Until this morning. We were supposed to go see friends who we haven't seen since the wedding-BBQ out-before a long week of power cleaning the new house-finishing packing-and the big move. I was greatly looking forward to it and was planning on making a chocolate cream pie that a PSer had shared so I decided last night to drive my DH to work this morning so I could use our (2000 Honda civic) to go to the bulk barn to buy all the goodies to make this pie while packing more things today.
On the way home it was raining-it was before 7am-and I thought the BIG yellow school bus was in the other lane so I was making a yielded right hand turn. It wasn't.
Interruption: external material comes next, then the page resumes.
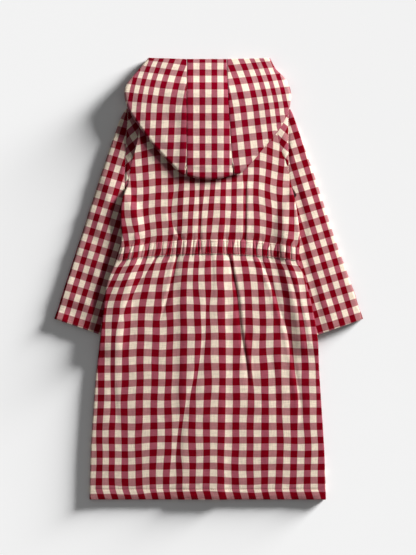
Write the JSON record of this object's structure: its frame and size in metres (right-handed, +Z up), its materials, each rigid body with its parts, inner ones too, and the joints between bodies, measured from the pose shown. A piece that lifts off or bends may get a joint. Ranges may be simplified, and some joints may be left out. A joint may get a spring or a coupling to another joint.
{
  "type": "hooded dressing gown",
  "caption": "Child's hooded dressing gown in woven check cotton, laid flat on its front, with a gathered elastic waist across the back.",
  "frame": {"origin": "centre of the bounding box on the surface that the gown lies on", "axes": "+Z up, away from the surface; +Y from hem to hood; the wearer's left is at -X, because the gown lies on its front"},
  "size_m": [0.619, 0.8868, 0.0266],
  "materials": {
    "body_cloth": "matt woven check cotton, dark red and cream",
    "sleeve_cloth": "matt woven check cotton, dark red and cream",
    "hood_cloth": "matt woven check cotton, dark red and cream",
    "tunnel_cloth": "matt woven check cotton, gathered over elastic"
  },
  "bodies": {
    "root": {"back": "body_cloth", "front_left": "body_cloth", "front_right": "body_cloth", "sleeve_left": "sleeve_cloth", "sleeve_right": "sleeve_cloth", "hood_side_left": "hood_cloth", "hood_side_right": "hood_cloth", "hood_strip": "hood_cloth", "waist_tunnel": "tunnel_cloth"}
  },
  "joints": []
}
Must be my pregnant foggy brain but I realized it-hit my brakes-but not soon enough. Thankfully no one was in the bus-the bus wasn't hurt at all. But our poor car. Our only car. The car we needed to bring ALL the stuff ALL this week to the house 45 minutes away-the car we JUST took full coverage off since we were moving out of the city that ended LAST week-is in terrible shape.
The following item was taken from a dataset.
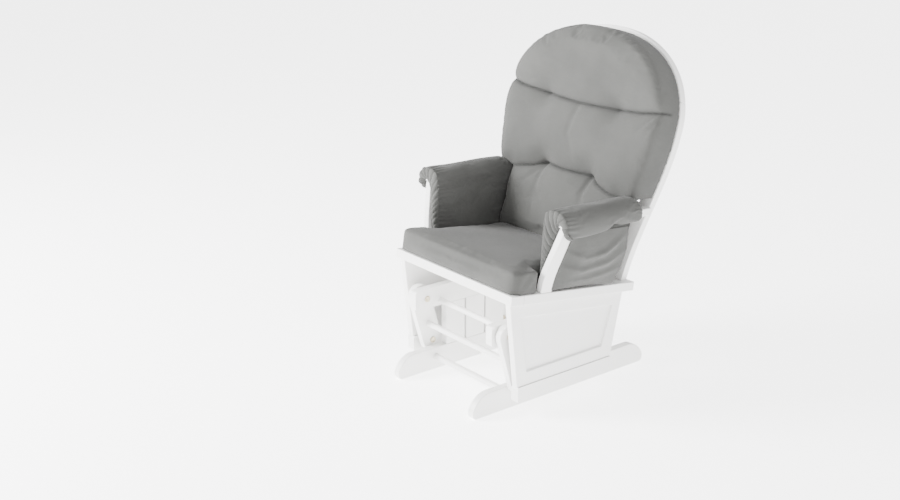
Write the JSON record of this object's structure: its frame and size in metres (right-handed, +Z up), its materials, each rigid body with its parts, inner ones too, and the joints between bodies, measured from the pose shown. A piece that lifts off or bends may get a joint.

We really can't afford this-we really can't. We don't have enough in savings to buy a new car-we have a water pipe and a new roof to put on our house. A baby. The rest of immigration to pay for. We NEEDED this car. Like TOMORROW for moving.
I feel SOOO terrible. I am SO thankful that myself and the baby weren't hurt-that no one was on the bus-the BIG YELLOW ONE THAT I SOME HOW HIT.
I feel like a big fool-making our lives so much more difficult when we are working so hard as it is. The stress that I've added to our lives and to my husband-can't even be described. I feel like a big ol stupid head. WHO hits a freaking school bug? I mean they are BIG AND YELLOW!!!!!
I'm trying SO hard to focus on the positive but we really don't need this. I have no clue what we are going to do. To top it off my hormones are crazy and I'm trying SO hard to keep it together but I'm not getting much sleep thanks to needed to go to the restroom all the time.
I know that trials make you stronger but I was hoping to wait until we at least move in to have another one. A freaking bus. I hit a freaking school bus.